Virtual Research Environment Architecture
Architecture of the Virtual Research Environment
How is the Virtual Research Environment (VRE) structured? What other infrastructures does the platform interface with and enable researchers to access and use data securely? Here you will find a schematic representation of the VRE and an explanation of its key elements.
VRE Architecture explained in video
The VRE Portal allows research teams to discover and query data, access user friendly dashboards and visualizations, directly process and analyze datasets within interactive workbenches, and manage their projects and permissions.
Data uploaded by researchers lands in the VRE Green Room, a restricted zone which provides pipelines and interfaces for pseudonymizing and preparing datasets before they can be processed further and shared. Once this has been done, approved data are copied from the Green Room into the Data Lake located in the VRE Core zone. The Data Lake includes services and pipelines for data cataloguing, quality control, curation, standardization and processing.
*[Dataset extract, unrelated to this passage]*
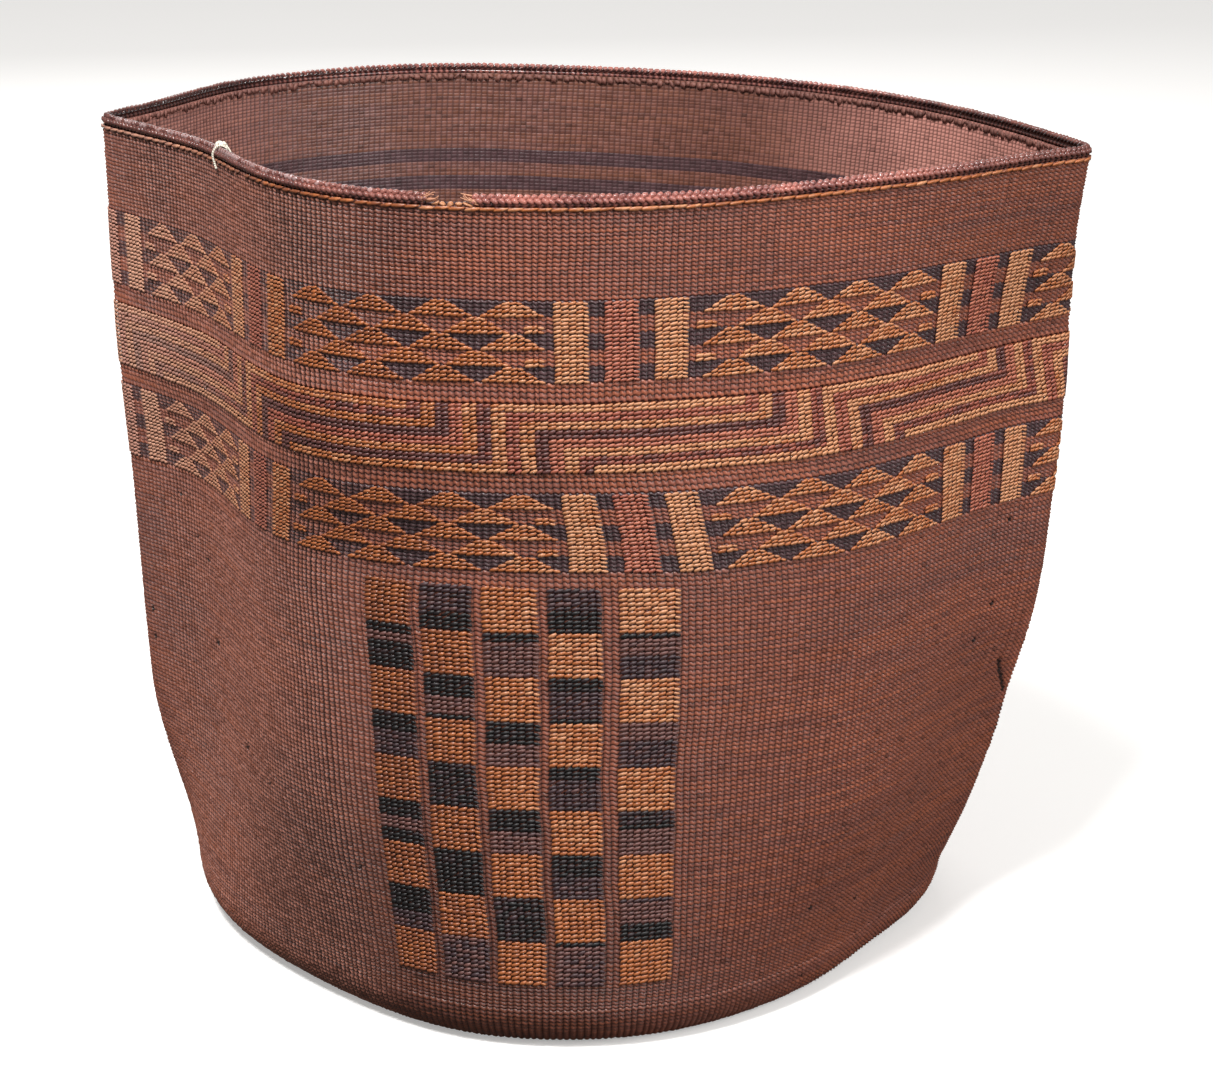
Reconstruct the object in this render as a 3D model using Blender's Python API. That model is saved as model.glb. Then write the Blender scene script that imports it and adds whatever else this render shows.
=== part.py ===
"""Twined spruce root basket: warps, weft courses, rim and false embroidery as separate solids.

The wall is a loft between plan outlines. The left fold corner starts each outline, and the stitch
columns are counted from the first light bar of the middle bar group, towards the right.
"""
import math
import bmesh
import bpy
import numpy as np

MM = 0.001

# Plan sizes, across (X) and front to back (Y). The wall draws in from the rim to the meander and on
# to the belly, and the base is set by itself.
RIM_WIDTH = 312 * MM
RIM_DEPTH = 251 * MM
MEANDER_DRAW_ACROSS = 4 * MM
MEANDER_DRAW_DEEP = 9 * MM
BELLY_DRAW_ACROSS = 4 * MM
BELLY_DRAW_DEEP = 8 * MM
BASE_WIDTH = 258 * MM
BASE_DEPTH = 247 * MM
BASE_ASIDE = -4.5 * MM
BASE_BACK_SHIFT = 2.5 * MM
HEEL_REACH = 14 * MM

# Heights, from the floor up
HEEL_HEIGHT = 15 * MM
LOWER_FIELD_HEIGHT = 138.9 * MM
BAND_HEIGHT = 24.2 * MM
LOWER_PLAIN_HEIGHT = 6.6 * MM
MEANDER_HEIGHT = 20.8 * MM
UPPER_PLAIN_HEIGHT = 6.2 * MM
UPPER_FIELD_HEIGHT = 26.7 * MM
KNEE_HEIGHT = 60 * MM
KNEE_SHARE = 0.82

# Layers through the wall
WARP_THICKNESS = 1.0 * MM
WEFT_THICKNESS = 0.9 * MM
GRASS_THICKNESS = 0.6 * MM
GAP = 0.3 * MM

# Rim
BINDING_WIDTH = 4.0 * MM
BINDING_HEIGHT = 3.4 * MM
BINDING_BREAK = (-17, -11)
GRASS_ROW_HEIGHT = 0.9 * MM
GRASS_ROW_DROP = 0.6 * MM
TURNED_END_HEIGHT = 6.0 * MM
TURNED_END_DROP = 0.8 * MM
TURNED_END_THICKNESS = 1.0 * MM

# Start at the middle of the base, and the thread on the rim
START_SIZE = 26 * MM
START_THICKNESS = 0.9 * MM
THREAD_COLUMN = -66
THREAD_RADIUS = 0.5 * MM
KNOT_RADIUS = 1.2 * MM
THREAD_TAIL = 5.0 * MM
THREAD_TAIL_LEAN = 0.9 * MM

# Stitches
STITCHES = 407
LEFT_FOLD = -104
CREASE = -52
RIGHT_FOLD = 90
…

Datasets collected and processed across research projects and modalities, including data points from clinical, imaging and other data types such as genomics, can be aggregated into a centralized Data Warehouse. Metadata on these datasets are also captured centrally within the Knowledge Graph and the Metadata Repository. These systems support researchers in finding and extracting their data for the purposes of downstream analysis and visualization.
Using the VRE Analysis Workbench, researchers can work securely inside the platform to process and analyze their datasets. For example, image data processing pipelines can be developed and executed in a high performance computing environment provided by the BIH HPC cluster, which is integrated with the VRE; and simulations and analyses based on machine learning or other computationally demanding methods can be conducted within customized virtual machines or containerized environments. The results of this processing and analysis can flow back into the Data Lake to ensure that full provenance and data lineage is maintained across the data lifecycle.
A number of essential Platform Services are also deployed to support the functionality of the Portal, Green Room and VRE Core and to ensure that the platform operates securely and efficiently. These include an API Gateway, Authentication and Authorization services, Pipeline Orchestration and Messaging. Overall the VRE has been designed and implemented using a microservices architecture, which enables the platform to be reliable, resilient, scalable, and highly adaptable to evolving research requirements and to changes to the underlying IT infrastructure.
The VRE will support a variety of research data needs, ultimately leading to an ecosystem of researchers, data scientists, and developers working together to make medical research data secure, findable and usable.